Data provided:
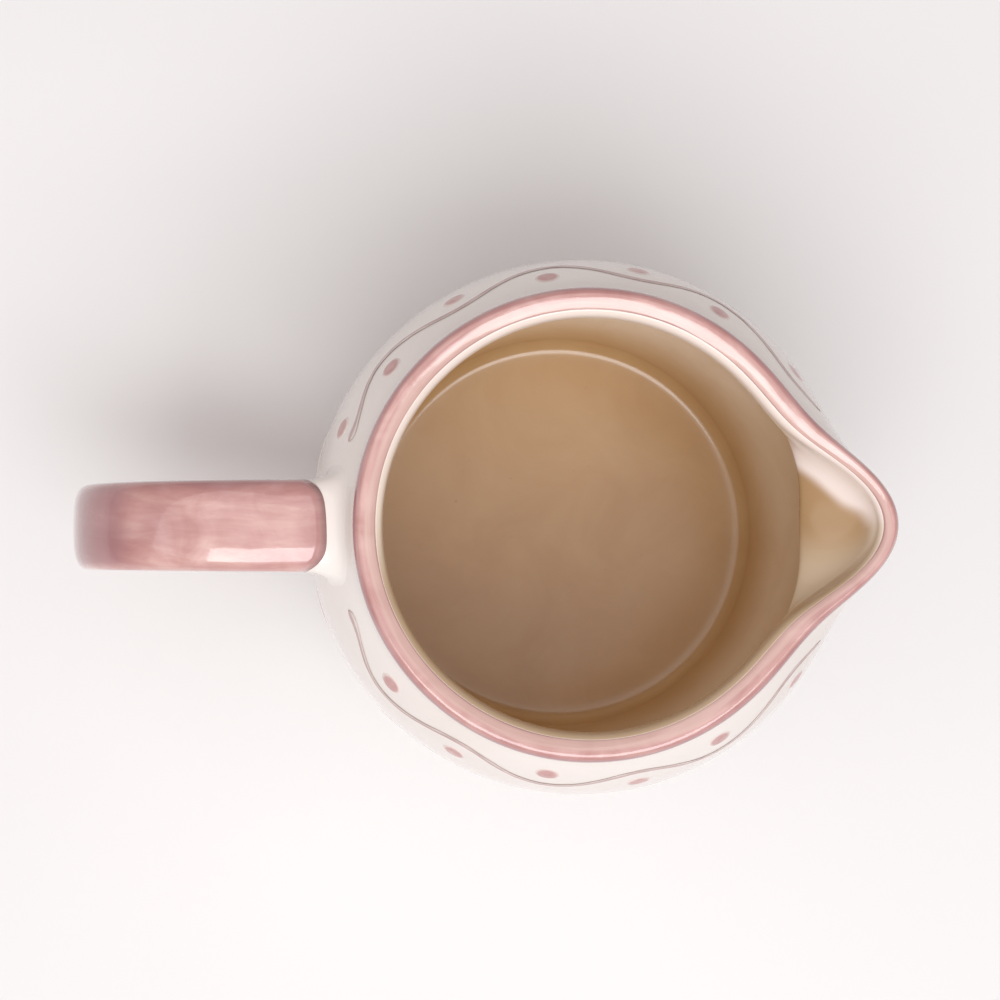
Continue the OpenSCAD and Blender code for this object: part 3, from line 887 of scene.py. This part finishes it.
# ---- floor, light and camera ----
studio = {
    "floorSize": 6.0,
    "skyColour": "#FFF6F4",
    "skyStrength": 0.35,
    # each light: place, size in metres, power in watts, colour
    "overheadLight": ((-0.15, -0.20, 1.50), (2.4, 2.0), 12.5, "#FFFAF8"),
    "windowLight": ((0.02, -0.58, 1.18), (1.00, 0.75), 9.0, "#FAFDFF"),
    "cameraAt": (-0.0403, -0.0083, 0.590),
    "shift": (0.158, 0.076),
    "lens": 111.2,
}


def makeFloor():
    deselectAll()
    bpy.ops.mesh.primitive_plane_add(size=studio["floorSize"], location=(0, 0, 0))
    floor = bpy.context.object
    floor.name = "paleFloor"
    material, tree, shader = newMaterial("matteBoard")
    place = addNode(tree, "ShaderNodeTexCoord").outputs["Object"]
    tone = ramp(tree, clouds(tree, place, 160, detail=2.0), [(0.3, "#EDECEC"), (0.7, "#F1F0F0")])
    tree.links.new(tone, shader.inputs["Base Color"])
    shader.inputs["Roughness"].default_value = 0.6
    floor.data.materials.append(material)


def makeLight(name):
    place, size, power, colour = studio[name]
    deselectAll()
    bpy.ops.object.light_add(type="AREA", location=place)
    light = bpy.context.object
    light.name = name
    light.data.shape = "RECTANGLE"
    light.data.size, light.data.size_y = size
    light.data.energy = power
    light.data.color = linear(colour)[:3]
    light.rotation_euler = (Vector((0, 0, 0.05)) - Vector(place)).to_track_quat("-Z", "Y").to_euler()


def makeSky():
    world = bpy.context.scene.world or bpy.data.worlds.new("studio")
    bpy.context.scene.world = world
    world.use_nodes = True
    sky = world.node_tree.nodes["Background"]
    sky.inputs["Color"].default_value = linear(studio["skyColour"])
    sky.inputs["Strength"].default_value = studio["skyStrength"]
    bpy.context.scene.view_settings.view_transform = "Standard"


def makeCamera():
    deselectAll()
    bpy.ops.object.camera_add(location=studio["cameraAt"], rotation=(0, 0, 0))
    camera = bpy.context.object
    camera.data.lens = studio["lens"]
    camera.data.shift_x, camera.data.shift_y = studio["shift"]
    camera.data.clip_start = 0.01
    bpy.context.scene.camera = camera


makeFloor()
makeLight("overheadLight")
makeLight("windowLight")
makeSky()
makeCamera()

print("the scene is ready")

Stated goal: Can you reproduce all the material exactly?

Response to the task:
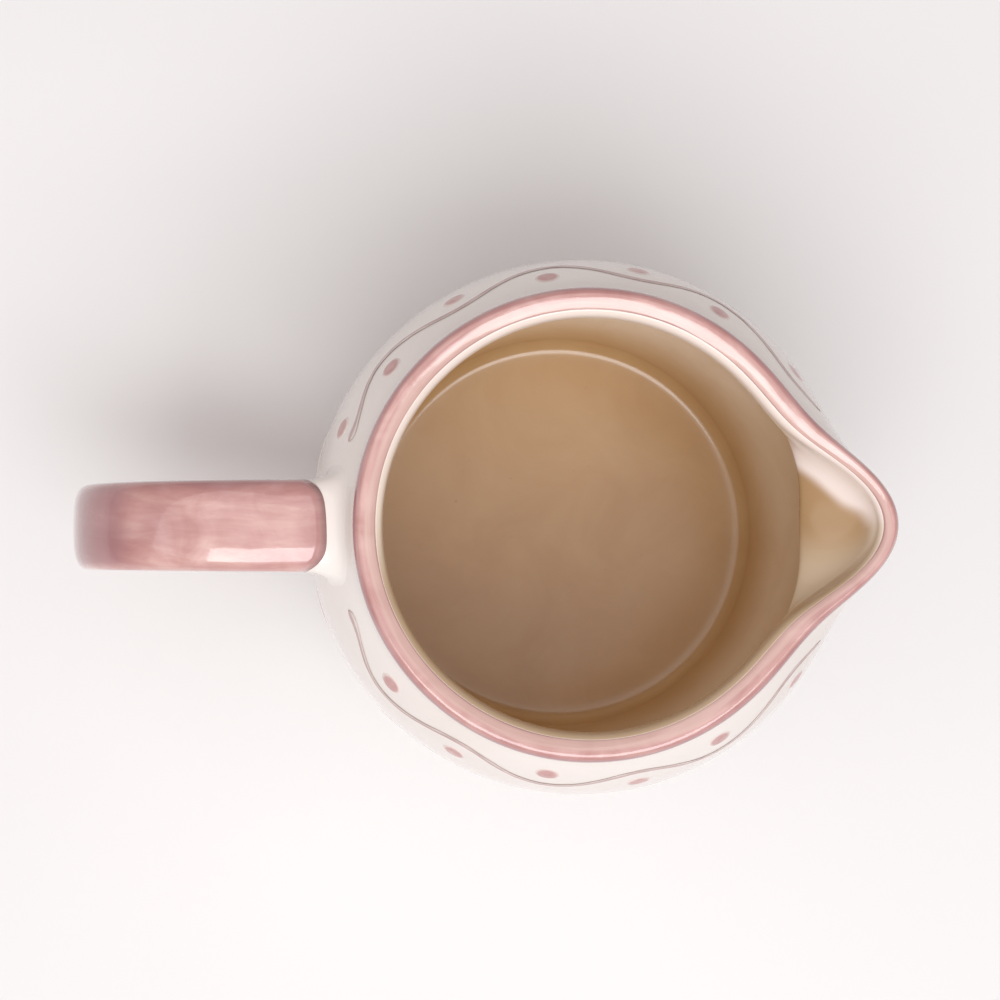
Continue the OpenSCAD and Blender code for this object: part 3, from line 887 of scene.py. This part finishes it.
# ---- floor, light and camera ----
studio = {
    "floorSize": 6.0,
    "skyColour": "#FFF6F4",
    "skyStrength": 0.35,
    # each light: place, size in metres, power in watts, colour
    "overheadLight": ((-0.15, -0.20, 1.50), (2.4, 2.0), 12.5, "#FFFAF8"),
    "windowLight": ((0.02, -0.58, 1.18), (1.00, 0.75), 9.0, "#FAFDFF"),
    "cameraAt": (-0.0403, -0.0083, 0.590),
    "shift": (0.158, 0.076),
    "lens": 111.2,
}


def makeFloor():
    deselectAll()
    bpy.ops.mesh.primitive_plane_add(size=studio["floorSize"], location=(0, 0, 0))
    floor = bpy.context.object
    floor.name = "paleFloor"
    material, tree, shader = newMaterial("matteBoard")
    place = addNode(tree, "ShaderNodeTexCoord").outputs["Object"]
    tone = ramp(tree, clouds(tree, place, 160, detail=2.0), [(0.3, "#EDECEC"), (0.7, "#F1F0F0")])
    tree.links.new(tone, shader.inputs["Base Color"])
    shader.inputs["Roughness"].default_value = 0.6
    floor.data.materials.append(material)


def makeLight(name):
    place, size, power, colour = studio[name]
    deselectAll()
    bpy.ops.object.light_add(type="AREA", location=place)
    light = bpy.context.object
    light.name = name
    light.data.shape = "RECTANGLE"
    light.data.size, light.data.size_y = size
    light.data.energy = power
    light.data.color = linear(colour)[:3]
    light.rotation_euler = (Vector((0, 0, 0.05)) - Vector(place)).to_track_quat("-Z", "Y").to_euler()


def makeSky():
    world = bpy.context.scene.world or bpy.data.worlds.new("studio")
    bpy.context.scene.world = world
    world.use_nodes = True
    sky = world.node_tree.nodes["Background"]
    sky.inputs["Color"].default_value = linear(studio["skyColour"])
    sky.inputs["Strength"].default_value = studio["skyStrength"]
    bpy.context.scene.view_settings.view_transform = "Standard"


def makeCamera():
    deselectAll()
    bpy.ops.object.camera_add(location=studio["cameraAt"], rotation=(0, 0, 0))
    camera = bpy.context.object
    camera.data.lens = studio["lens"]
    camera.data.shift_x, camera.data.shift_y = studio["shift"]
    camera.data.clip_start = 0.01
    bpy.context.scene.camera = camera


makeFloor()
makeLight("overheadLight")
makeLight("windowLight")
makeSky()
makeCamera()

print("the scene is ready")